[START Input records]
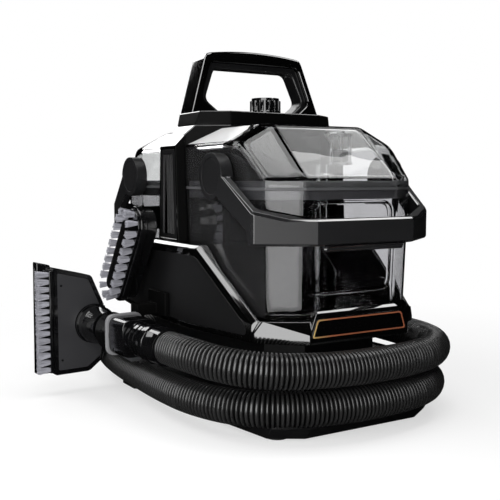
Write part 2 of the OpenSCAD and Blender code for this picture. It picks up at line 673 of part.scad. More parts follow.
module water_pump() color("#c8c8c4") {
    block([pump_x - pump_hw, -12, shoulder_z], [pump_x + pump_hw, 12, shoulder_z + 34]);
    translate([pump_x, 0, shoulder_z + 33]) cylinder(d = 20, h = 30);
    translate([pump_x, 0, shoulder_z + 62]) cylinder(d = 6, h = 8);
}
board_x = column_hw - 21.5;
board_hd = 15;
module circuit_board() color("#1f5a35") {
    block([board_x, -board_hd, shoulder_z], [board_x + 2, board_hd, shoulder_z + 90]);
    for (i = [0:3])
        block([board_x + 1.9, -10, shoulder_z + 12 + 19 * i], [board_x + 7, 8, shoulder_z + 22 + 19 * i]);
    block([board_x - 4, -board_hd, shoulder_z], [board_x + 6, board_hd, shoulder_z + 3]);
}

// ---- tanks: the front one, and the rear one as its mirror image ----

tank_draft = 4; // how far a tank draws in towards its floor
module keepout(gap, z0, z1) upright(inset(column_plan, -tank_gap - gap), z0, z1);
module tank_form(from, z0, z1) difference() {
    hull() {
        upright(inset(tank_plan, tank_draft + from), z0, z0 + skin);
        upright(inset(tank_plan, from), z1 - skin, z1);
    }
    keepout(from, z0 - 1, z1 + 1);
}
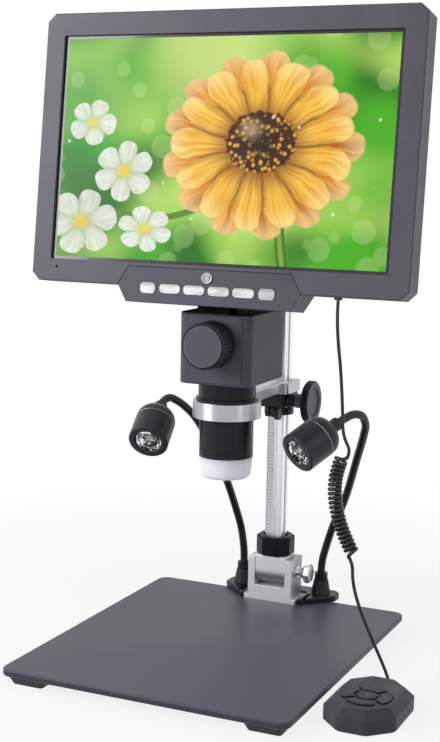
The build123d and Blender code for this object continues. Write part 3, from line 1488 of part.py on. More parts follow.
bevel_start = remote_height - remote_bevel_rise
bevel_angle = math.degrees(math.atan2(remote_bevel_run, remote_bevel_rise))
with BuildPart() as remote_base:
    with BuildSketch():
        add(remote_outline.sketch)
    extrude(amount=remote_split)
    chamfer(remote_base.faces().sort_by(Axis.Z)[0].edges(), 0.8)
    with BuildSketch(Plane.XY.offset(remote_wall)):
        add(remote_room.sketch)
    extrude(amount=remote_split, mode=Mode.SUBTRACT)
    # island that carries the switches under the keys
    with BuildSketch(Plane.XY.offset(remote_wall)):
        with Locations((pad_x, pad_y)):
            Circle(pad_outer_radius - 1.0)
    extrude(amount=remote_height - 2 * remote_wall - pad_rest_gap - pad_lip_thick - pad_proud - 0.3)
    # collar that the cord enters
    with BuildSketch(Plane.XZ.offset(-(remote_y + remote_half_y))):
        with Locations((remote_x, remote_gland_z)):
            Circle(gland_radius)
    extrude(amount=-remote_gland_reach)
    with BuildSketch(Plane.XY.offset(remote_split)):
        Rectangle(8 * remote_half_y, 8 * remote_half_y)
        with Locations((pad_x, pad_y)):
            Circle(pad_outer_radius, mode=Mode.SUBTRACT)
    extrude(amount=remote_height, mode=Mode.SUBTRACT)

with BuildSketch() as petal:
    with Locations((0, 0)):
        Circle(pad_outer_radius)
        Circle(pad_inner_radius, mode=Mode.SUBTRACT)
    petal_run = 2 * pad_outer_radius
    with BuildLine():
        petal_y = petal_run * math.tan(math.radians(pad_key_angle / 2))
        Polyline((0, 0), (petal_run, petal_y), (petal_run, -petal_y), close=True)
    make_face(mode=Mode.INTERSECT)
    fillet(petal.vertices(), 1.1)
with BuildSketch() as petal_mouth:
    add(petal.sketch)
    offset(amount=pad_gap)
with BuildSketch() as petal_lip:
    add(petal.sketch)
    offset(amount=pad_lip)

with BuildPart() as remote_top:
    with BuildSketch(Plane.XY.offset(remote_split)):
        add(remote_outline.sketch)
    extrude(amount=bevel_start - remote_split)
    with BuildSketch(Plane.XY.offset(bevel_start)):
        add(remote_outline.sketch)
    extrude(amount=remote_bevel_rise, taper=bevel_angle)
    with BuildSketch(Plane.XY.offset(remote_split)):
        add(remote_room.sketch)
    extrude(amount=bevel_start - remote_wall / 2 - remote_split, mode=Mode.SUBTRACT)
    with BuildSketch(Plane.XY.offset(bevel_start - remote_wall / 2)):
        add(remote_room.sketch)
    extrude(amount=remote_bevel_rise - remote_wall / 2, taper=bevel_angle, mode=Mode.SUBTRACT)
    with BuildSketch(Plane.XY.offset(remote_height)):
        with Locations((pad_x, pad_y)):
            Circle(pad_centre_radius + pad_gap)
            with PolarLocations(0, 4):
                add(petal_mouth.sketch)
    extrude(amount=-2 * remote_wall, mode=Mode.SUBTRACT)

pad_lip_top = -(remote_wall + pad_rest_gap)
with BuildPart() as petal_key:
    with BuildSketch(Plane.XY.offset(pad_lip_top - pad_lip_thick)):
        add(petal_lip.sketch)
    extrude(amount=pad_lip_thick)
    with BuildSketch(Plane.XY.offset(pad_lip_top)):
        add(petal.sketch)
    extrude(amount=pad_proud - pad_lip_top)
    fillet(petal_key.faces().sort_by(Axis.Z)[-1].edges(), 0.4)

with BuildPart() as remote_key_centre:
    with BuildSketch(Plane.XY.offset(remote_height + pad_lip_top - pad_lip_thick)):
        with Locations((pad_x, pad_y)):
            Circle(pad_centre_radius + pad_lip)
    extrude(amount=pad_lip_thick)
    with BuildSketch(Plane.XY.offset(remote_height + pad_lip_top)):
        with Locations((pad_x, pad_y)):
            Circle(pad_centre_radius)
    extrude(amount=pad_proud - pad_lip_top)
    fillet(remote_key_centre.faces().sort_by(Axis.Z)[-1].edges(), 0.4)
pad_place = Location((pad_x, pad_y, remote_height))
with BuildPart() as remote_key_right:
    with Locations(pad_place):
        add(petal_key.part)
with BuildPart() as remote_key_up:
    with Locations(pad_place * Rotation(0, 0, 90)):
        add(petal_key.part)
with BuildPart() as remote_key_left:
    with Locations(pad_place * Rotation(0, 0, 180)):
        add(petal_key.part)
with BuildPart() as remote_key_down:
    with Locations(pad_place * Rotation(0, 0, 270)):
        add(petal_key.part)

# ================================================================= cord of the remote
# tubes along the plain stretches, one closed solid of the outer shape for the coil
cord_exit = gland_plane.from_local_coords((0, 0, gland_reach))
cord_lead = gland_plane.from_local_coords((0, 0, gland_reach + 9.0))
cord_break = Vector(cord_break_x, cord_break_y, cord_break_z)
upper_points = [
    tuple(cord_exit),
    tuple(cord_lead),
    (79.7, -11.3, 205.5),
    (81.9, -10.7, 188.6),
    tuple(cord_break),
]
coil_points = [
    (84.5, -10.0, 138.9),
    (80.6, -10.0, 128.5),
    (79.9, -10.4, 115.5),
    (82.5, -10.9, 102.5),
    (87.5, -11.5, 90.5),
    (94.0, -12.0, 79.5),
]
coil_in = (Vector(*coil_points[0]) - Vector(*coil_points[1])).normalized()
coil_out = (Vector(*coil_points[-1]) - Vector(*coil_points[-2])).normalized()
coil_edge = coil_radius - 1.4 * cord_radius
entry = Vector(*coil_points[0]) + Vector(0, 1, 0).cross(coil_in).normalized() * coil_edge
leave = Vector(*coil_points[-1]) + Vector(0, 1, 0).cross(coil_out).normalized() * coil_edge
break_run = (cord_break - Vector(*upper_points[-2])).normalized()
middle_points = [
    tuple(cord_break),
    tuple(cord_break + break_run * 8.5),
    (83.7, -9.9, 154.6),
    (85.3, -10.0, 148.2),
    tuple(entry + coil_in * 4.4),
    tuple(entry),
]
plug_y = remote_y + remote_half_y + remote_gland_reach
lower_points = [
    tuple(leave),
    tuple(leave + coil_out * 4.2),
    (93.6, -12.0, 65.0),
    (96.0, -11.4, 54.5),
    (99.8, -10.8, 44.3),
    (remote_x - 14.6, -10.0, 34.2),
    (remote_x - 10.1, -9.0, 24.8),
    (remote_x - 5.8, -8.2, 15.6),
    (remote_x - 2.2, -8.4, 8.0),
    (remote_x, plug_y + 4.6, remote_gland_z),
    (remote_x, plug_y, remote_gland_z),
]
with BuildPart() as cord_upper:
    with BuildLine() as upper_line:
        FilletPolyline(*upper_points, radius=path_radii(upper_points))
    with BuildSketch(Plane(origin=upper_line.line @ 0, z_dir=upper_line.line % 0)):
        Circle(cord_radius)
    sweep()
with BuildPart() as cord_middle:
    with BuildLine() as middle_line:
        FilletPolyline(*middle_points, radius=path_radii(middle_points))
    with BuildSketch(Plane(origin=middle_line.line @ 0, z_dir=middle_line.line % 0)):
        Circle(cord_radius)
    sweep()
with BuildPart() as cord_coil:
    with BuildLine() as coil_line:
        FilletPolyline(*coil_points, radius=path_radii(coil_points))
    with BuildSketch(Plane(origin=coil_line.line @ 0, z_dir=coil_line.line % 0)):
        Circle(coil_radius)
    sweep()
with BuildPart() as cord_lower:
    with BuildLine() as lower_line:
        FilletPolyline(*lower_points, radius=path_radii(lower_points))
    with BuildSketch(Plane(origin=lower_line.line @ 0, z_dir=lower_line.line % 0)):
        Circle(cord_radius)
    sweep()
for cord_name, cord_points in (
    ("upper", upper_points), ("middle", middle_points), ("coil", coil_points), ("lower", lower_points)
):
    print("cord", cord_name, "radii", [round(r, 1) for r in path_radii(cord_points)])

# ================================================================= files
base_plate.part.label = "base_plate"
export_step(base_plate.part, "parts/base_plate.step")
base_feet.part.label = "base_feet"
export_step(base_feet.part, "parts/base_feet.step")
base_screws.part.label = "base_screws"
export_step(base_screws.part, "parts/base_screws.step")
yoke_bracket.part.label = "yoke_bracket"
export_step(yoke_bracket.part, "parts/yoke_bracket.step")
lamp_mount.part.label = "lamp_mount"
export_step(lamp_mount.part, "parts/lamp_mount.step")
gooseneck_left.part.label = "gooseneck_left"
export_step(gooseneck_left.part, "parts/gooseneck_left.step")
gooseneck_right.part.label = "gooseneck_right"
export_step(gooseneck_right.part, "parts/gooseneck_right.step")
lamp_left_shell.part.label = "lamp_left_shell"
export_step(lamp_left_shell.part, "parts/lamp_left_shell.step")
lamp_left_led.part.label = "lamp_left_led"
export_step(lamp_left_led.part, "parts/lamp_left_led.step")
lamp_left_lens.part.label = "lamp_left_lens"
export_step(lamp_left_lens.part, "parts/lamp_left_lens.step")
lamp_right_shell.part.label = "lamp_right_shell"
export_step(lamp_right_shell.part, "parts/lamp_right_shell.step")
lamp_right_led.part.label = "lamp_right_led"
export_step(lamp_right_led.part, "parts/lamp_right_led.step")
lamp_right_lens.part.label = "lamp_right_lens"
export_step(lamp_right_lens.part, "parts/lamp_right_lens.step")
pivot_block.part.label = "pivot_block"
export_step(pivot_block.part, "parts/pivot_block.step")
clamp_screw.part.label = "clamp_screw"
export_step(clamp_screw.part, "parts/clamp_screw.step")
column_nut.part.label = "column_nut"
export_step(column_nut.part, "parts/column_nut.step")
column.part.label = "column"
export_step(column.part, "parts/column.step")
column_rack.part.label = "column_rack"
export_step(column_rack.part, "parts/column_rack.step")
carriage.part.label = "carriage"
export_step(carriage.part, "parts/carriage.step")
pinion_housing.part.label = "pinion_housing"
export_step(pinion_housing.part, "parts/pinion_housing.step")
pinion_shaft.part.label = "pinion_shaft"
export_step(pinion_shaft.part, "parts/pinion_shaft.step")
height_knob.part.label = "height_knob"
export_step(height_knob.part, "parts/height_knob.step")
limit_collar.part.label = "limit_collar"
export_step(limit_collar.part, "parts/limit_collar.step")
collar_screw.part.label = "collar_screw"
export_step(collar_screw.part, "parts/collar_screw.step")
camera_body.part.label = "camera_body"
export_step(camera_body.part, "parts/camera_body.step")
camera_front.part.label = "camera_front"
export_step(camera_front.part, "parts/camera_front.step")
tube_upper.part.label = "tube_upper"
export_step(tube_upper.part, "parts/tube_upper.step")
tube_lower.part.label = "tube_lower"
export_step(tube_lower.part, "parts/tube_lower.step")
diffuser_cap.part.label = "diffuser_cap"
export_step(diffuser_cap.part, "parts/diffuser_cap.step")
led_ring.part.label = "led_ring"
export_step(led_ring.part, "parts/led_ring.step")
lens_carrier.part.label = "lens_carrier"
export_step(lens_carrier.part, "parts/lens_carrier.step")
lens_glass.part.label = "lens_glass"
export_step(lens_glass.part, "parts/lens_glass.step")
sensor_board.part.label = "sensor_board"
export_step(sensor_board.part, "parts/sensor_board.step")
focus_knob.part.label = "focus_knob"
export_step(focus_knob.part, "parts/focus_knob.step")
focus_shaft.part.label = "focus_shaft"
export_step(focus_shaft.part, "parts/focus_shaft.step")
monitor_bezel.part.label = "monitor_bezel"
export_step(monitor_bezel.part, "parts/monitor_bezel.step")
monitor_rear.part.label = "monitor_rear"
export_step(monitor_rear.part, "parts/monitor_rear.step")
lcd_panel.part.label = "lcd_panel"
export_step(lcd_panel.part, "parts/lcd_panel.step")
main_board.part.label = "main_board"
export_step(main_board.part, "parts/main_board.step")
monitor_screws.part.label = "monitor_screws"
export_step(monitor_screws.part, "parts/monitor_screws.step")
hinge_pin.part.label = "hinge_pin"
export_step(hinge_pin.part, "parts/hinge_pin.step")
button_panel.part.label = "button_panel"
export_step(button_panel.part, "parts/button_panel.step")
button_1.part.label = "button_1"
export_step(button_1.part, "parts/button_1.step")
button_2.part.label = "button_2"
export_step(button_2.part, "parts/button_2.step")
button_3.part.label = "button_3"
export_step(button_3.part, "parts/button_3.step")
button_4.part.label = "button_4"
export_step(button_4.part, "parts/button_4.step")
button_5.part.label = "button_5"
export_step(button_5.part, "parts/button_5.step")
button_6.part.label = "button_6"
export_step(button_6.part, "parts/button_6.step")
power_button.part.label = "power_button"
export_step(power_button.part, "parts/power_button.step")
remote_base.part.label = "remote_base"
export_step(remote_base.part, "parts/remote_base.step")
remote_top.part.label = "remote_top"
export_step(remote_top.part, "parts/remote_top.step")
remote_key_centre.part.label = "remote_key_centre"
export_step(remote_key_centre.part, "parts/remote_key_centre.step")
remote_key_up.part.label = "remote_key_up"
export_step(remote_key_up.part, "parts/remote_key_up.step")
remote_key_down.part.label = "remote_key_down"
export_step(remote_key_down.part, "parts/remote_key_down.step")
remote_key_left.part.label = "remote_key_left"
export_step(remote_key_left.part, "parts/remote_key_left.step")
remote_key_right.part.label = "remote_key_right"
export_step(remote_key_right.part, "parts/remote_key_right.step")
cord_upper.part.label = "cord_upper"
export_step(cord_upper.part, "parts/cord_upper.step")
cord_middle.part.label = "cord_middle"
export_step(cord_middle.part, "parts/cord_middle.step")
cord_coil.part.label = "cord_coil"
export_step(cord_coil.part, "parts/cord_coil.step")
cord_lower.part.label = "cord_lower"
export_step(cord_lower.part, "parts/cord_lower.step")
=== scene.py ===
"""Finishes, small pieces, cord and studio of a digital microscope with a screen, laid out as an add-on."""

import math

import bmesh
import bpy
from bpy.props import FloatProperty, FloatVectorProperty, IntProperty, PointerProperty
from mathutils import Matrix, Vector


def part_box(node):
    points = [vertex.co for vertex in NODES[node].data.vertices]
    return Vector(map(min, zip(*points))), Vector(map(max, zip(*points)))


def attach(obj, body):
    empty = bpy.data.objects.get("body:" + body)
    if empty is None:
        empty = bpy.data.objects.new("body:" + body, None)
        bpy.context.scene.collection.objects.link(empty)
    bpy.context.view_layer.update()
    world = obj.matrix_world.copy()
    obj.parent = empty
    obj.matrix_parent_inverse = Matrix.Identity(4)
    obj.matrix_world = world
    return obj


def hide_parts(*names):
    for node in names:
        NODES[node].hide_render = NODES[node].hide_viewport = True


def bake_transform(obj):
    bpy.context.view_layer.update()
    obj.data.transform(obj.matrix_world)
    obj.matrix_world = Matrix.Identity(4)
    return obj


bl_info = {
    "name": "Digital Microscope",
    "version": (1, 0, 0),
    "blender": (4, 5, 0),
    "location": "View3D > Sidebar > Microscope",
    "description": "Dresses the packed microscope: finishes, screen picture, lamps, cord, studio",
    "category": "Object",
}

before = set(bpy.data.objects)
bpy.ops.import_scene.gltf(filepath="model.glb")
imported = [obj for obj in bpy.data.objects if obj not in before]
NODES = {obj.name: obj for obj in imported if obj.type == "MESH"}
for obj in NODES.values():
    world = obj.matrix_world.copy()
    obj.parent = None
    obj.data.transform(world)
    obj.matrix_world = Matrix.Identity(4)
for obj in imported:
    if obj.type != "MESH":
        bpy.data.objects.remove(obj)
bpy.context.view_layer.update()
MM = 0.001
TO_MM = 1000.0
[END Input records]
◆ Work to be completed ◆
Extract the lines above from the one containing "obj.matrix_parent_inverse = Matrix.Identity(4)" to the last line, both included, exactly as written.

◆ Result of the task ◆
    obj.matrix_parent_inverse = Matrix.Identity(4)
    obj.matrix_world = world
    return obj


def hide_parts(*names):
    for node in names:
        NODES[node].hide_render = NODES[node].hide_viewport = True


def bake_transform(obj):
    bpy.context.view_layer.update()
    obj.data.transform(obj.matrix_world)
    obj.matrix_world = Matrix.Identity(4)
    return obj


bl_info = {
    "name": "Digital Microscope",
    "version": (1, 0, 0),
    "blender": (4, 5, 0),
    "location": "View3D > Sidebar > Microscope",
    "description": "Dresses the packed microscope: finishes, screen picture, lamps, cord, studio",
    "category": "Object",
}

before = set(bpy.data.objects)
bpy.ops.import_scene.gltf(filepath="model.glb")
imported = [obj for obj in bpy.data.objects if obj not in before]
NODES = {obj.name: obj for obj in imported if obj.type == "MESH"}
for obj in NODES.values():
    world = obj.matrix_world.copy()
    obj.parent = None
    obj.data.transform(world)
    obj.matrix_world = Matrix.Identity(4)
for obj in imported:
    if obj.type != "MESH":
        bpy.data.objects.remove(obj)
bpy.context.view_layer.update()
MM = 0.001
TO_MM = 1000.0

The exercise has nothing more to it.